Now I want to iterate that I don’t discredit tropical astrology at all. My main point here is to create an argument for why more people should consider using the sidereal zodiac. But let me tell you why I won’t discredit the tropical system.

Now, ditching the tropical zodiacal measurements from my practice is not saying that I discredit it or have left it completely behind. in fact, it’s the opposite! And on top of that, I’ll never discredit the almost decade-long period of time I’ve used the tropical zodiac in hundreds of readings and looking at thousands of charts without it ever feeling like it “failed me“, or that it “didn’t add up“. I’ve just begun to integrate it as a secondary factor of sensitive seasonal and declinational boundaries that indicate where planets rejoice. These boundaries are laid on top of the fixed sidereal zodiac as sensitive points as I said.

For example, the region where the Sun rejoices is close to the vernal equinox point when it rebirths and reenergizes the cosmos to life after the cold winter. The Sun enters the rejoicing place around 5 degrees of the fish, Pisces (the region of tropical Aries), just as contrarily, Saturn enters his rejoicing area around 5 degrees of the Virgin, or Virgo, where the precessed equinoctial point is of the Autumn against the sidereal zodiac (the region of tropical Libra).

We can say the same for the other planets. One may even argue that such exaltations may only exist in the tropical zodiac. While I agree that the declination or seasonal impact they retain is crucial, I also still value Venus in front of the sidereal Fish just as much as the sidereal Waterbearer, where she is tropically in Pisces, her exaltation. All this being said, the tropical and sidereal zodiacs can be used in harmony, where we make divination from images, and intuition and also retain the ability to measure degree-based positions with accuracy for aspectual dynamics, sign subdivisions and harmonics, and all the rest.

When I mention that the tropical or seasonal cross is currently precessing in front of 5 degrees of the double-bodied signs, you may ask. I’ll also point out how I didn’t say the mutable signs. That quality is solely given to the image that precedes the tropical turning points. That means now, the solid-body images of the Bull, Lion, Scorpion, and Waterpourer, are ascribed an additional mutable quality, and the traditional double-bodied images are assigned a new cardinal quality. See how we can overlap the significations of both zodiacs here? Diana K. Rosenberg said once in a lecture, speaking to anyone in the audience with Aries placements as a “soggy Ram”, joking about the mixed qualities of these combinations that exist in our precessional arc.

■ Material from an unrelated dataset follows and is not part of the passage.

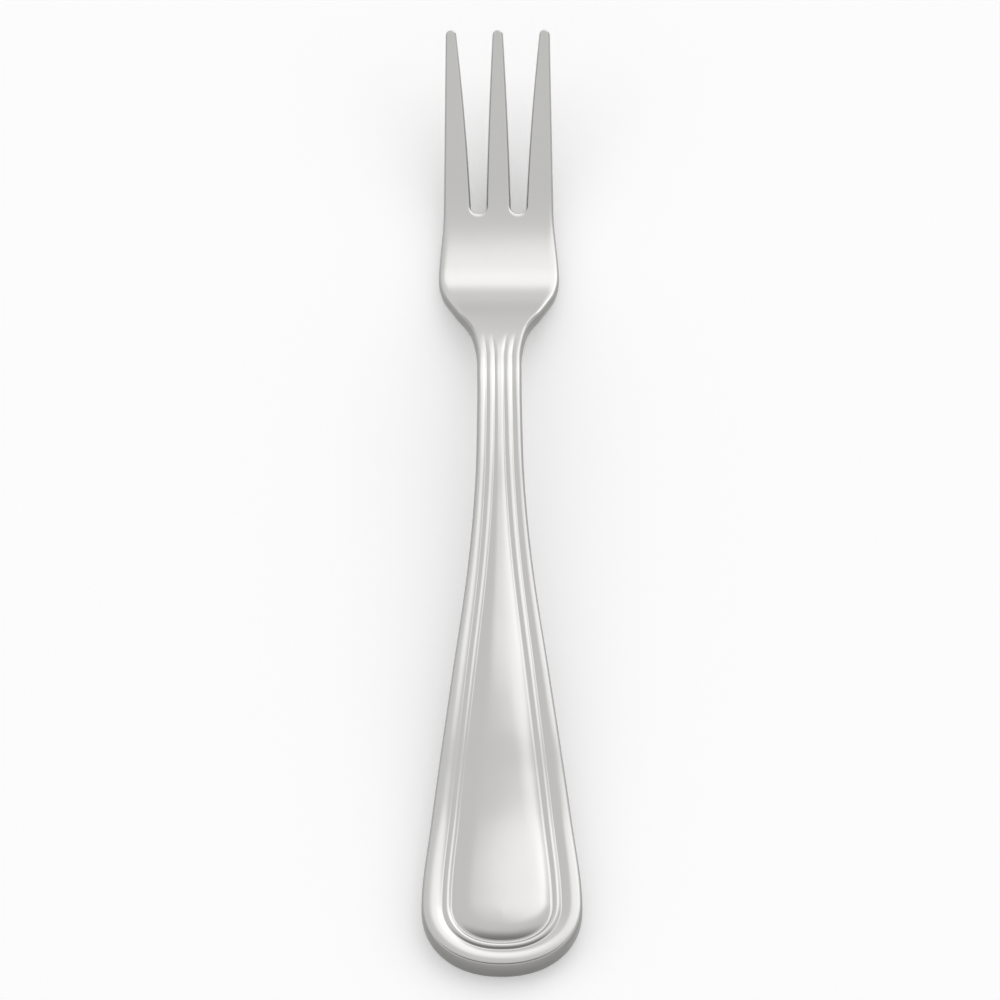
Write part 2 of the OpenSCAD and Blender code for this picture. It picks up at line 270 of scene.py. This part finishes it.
# Plan view
def half_width(y):
    if y < HANDLE_LENGTH:
        share = table_at(TAPER_SHARES, (y - END_LENGTH) / (HANDLE_LENGTH - END_LENGTH))
        return mix(NECK_WIDTH, END_WIDTH, share) / 2
    if y < WIDE_Y:
        share = table_at(SHOULDER_SHARES, (y - HANDLE_LENGTH) / SHOULDER_LENGTH)
        return mix(NECK_WIDTH, HEAD_WIDTH, share) / 2
    return mix(HEAD_WIDTH, ROOT_SPAN, ease((y - WIDE_Y) / (ROOT_Y - WIDE_Y))) / 2


# Lines across the body: line i and its mirror image have the same half index h, counted from the tines
def side(i):
    return (i > HALF_LINES) - (i < HALF_LINES)


def half_index(i):
    return min(i, 2 * HALF_LINES - i)


def cap_step(h):
    """How many lines past the straight part of the handle, on its round end."""
    return h - HEAD_STEPS - SHOULDER_STEPS - GRIP_STEPS


def line_y(h):
    if h <= HEAD_STEPS:
        return mix(ROOT_Y, WIDE_Y, h / HEAD_STEPS)
    if h <= HEAD_STEPS + SHOULDER_STEPS:
        return mix(WIDE_Y, HANDLE_LENGTH, (h - HEAD_STEPS) / SHOULDER_STEPS)
    return mix(HANDLE_LENGTH, END_LENGTH, (h - HEAD_STEPS - SHOULDER_STEPS) / GRIP_STEPS)


def line_start(i):
    """Outline end of line i. The lines run back on the left, round the end and forward on the right."""
    h = half_index(i)
    turn = math.pi / 2 * cap_step(h) / CAP_STEPS
    if turn > 0:
        return np.array([side(i) * END_WIDTH / 2 * max(math.cos(turn), 0) ** FULLNESS,
                         END_LENGTH * (1 - math.sin(turn) ** FULLNESS)])
    return np.array([side(i) * half_width(line_y(h)), line_y(h)])


def line_end(i):
    """Inner end of line i, on the middle of the fork."""
    h = half_index(i)
    k = cap_step(h)
    return np.array([0, END_LENGTH * (1 - SPINE_SHARE * k / CAP_STEPS) if k > 0 else line_y(h)])


def border_half_width(i):
    """Half the handle's width that the border of line i goes by."""
    h = half_index(i)
    return END_WIDTH / 2 if cap_step(h) > 0 else half_width(line_y(h))


# Tines: k is 0 for the right one, 1 for the middle one and 2 for the left one
def tine_columns(k):
    return 2 * (COLUMNS - SLOT_LAST) if k == 1 else SLOT_FIRST


def tine_taper(t):
    return t * (1 - BULGE_SHARE + BULGE_SHARE * t)


def tine_side_x(k, s, t):
    """Place across of tine k's right side (s = 1) or left side (s = -1), a share t of the way to its tip."""
    outer = mix(ROOT_SPAN, TIP_SPAN, t) / 2
    inner = mix(SLOT_OUTER_X, TIP_SPAN / 2 - TIP_WIDTH, tine_taper(t))
    middle = mix(MIDDLE_WIDTH, TIP_WIDTH, tine_taper(t)) / 2
    if k == 1:
        return s * middle
    if k == 0:
        return outer if s > 0 else inner
    return -outer if s < 0 else -inner


def tine_tip(k, angle):
    centre = (tine_side_x(k, -1, 1) + tine_side_x(k, 1, 1)) / 2
    return np.array([centre + TIP_RADIUS * math.cos(angle), TIP_Y + TIP_RADIUS * math.sin(angle)])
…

That makes us ponder though, how such creatures born on Earth under the alignments of our heavens are generated in continually new hybrids. 2000 years ago, we were lucky to bring out those people who had their sidereal placements aligned with the same archetypal tropical regions. Now, with 5 degrees remaining until the tropical cross moves into the solid images and the Equinox moves into the Waterpourer, we still have about a 5-degree overlap range where someone can “still be a Gemini. “ Yes for most of us, this shift is bringing the qualities of the two adjacent signs into union. Many of us have a Twin-Bull Sun, or a Scale-Virgin Moon. However, in a few thousand years, we will return to the great shift, where we might have such chimeras of the Archer-Crab, or Ram-Virgin or Twin-Scorpion type, with the tropical points having been so far removed from the original alignments from where we are but recently slipping off track. If we only look at the tropical zodiac though, we miss all of this.

So… just some quick thoughts and ideas. I’ll be back with more very soon.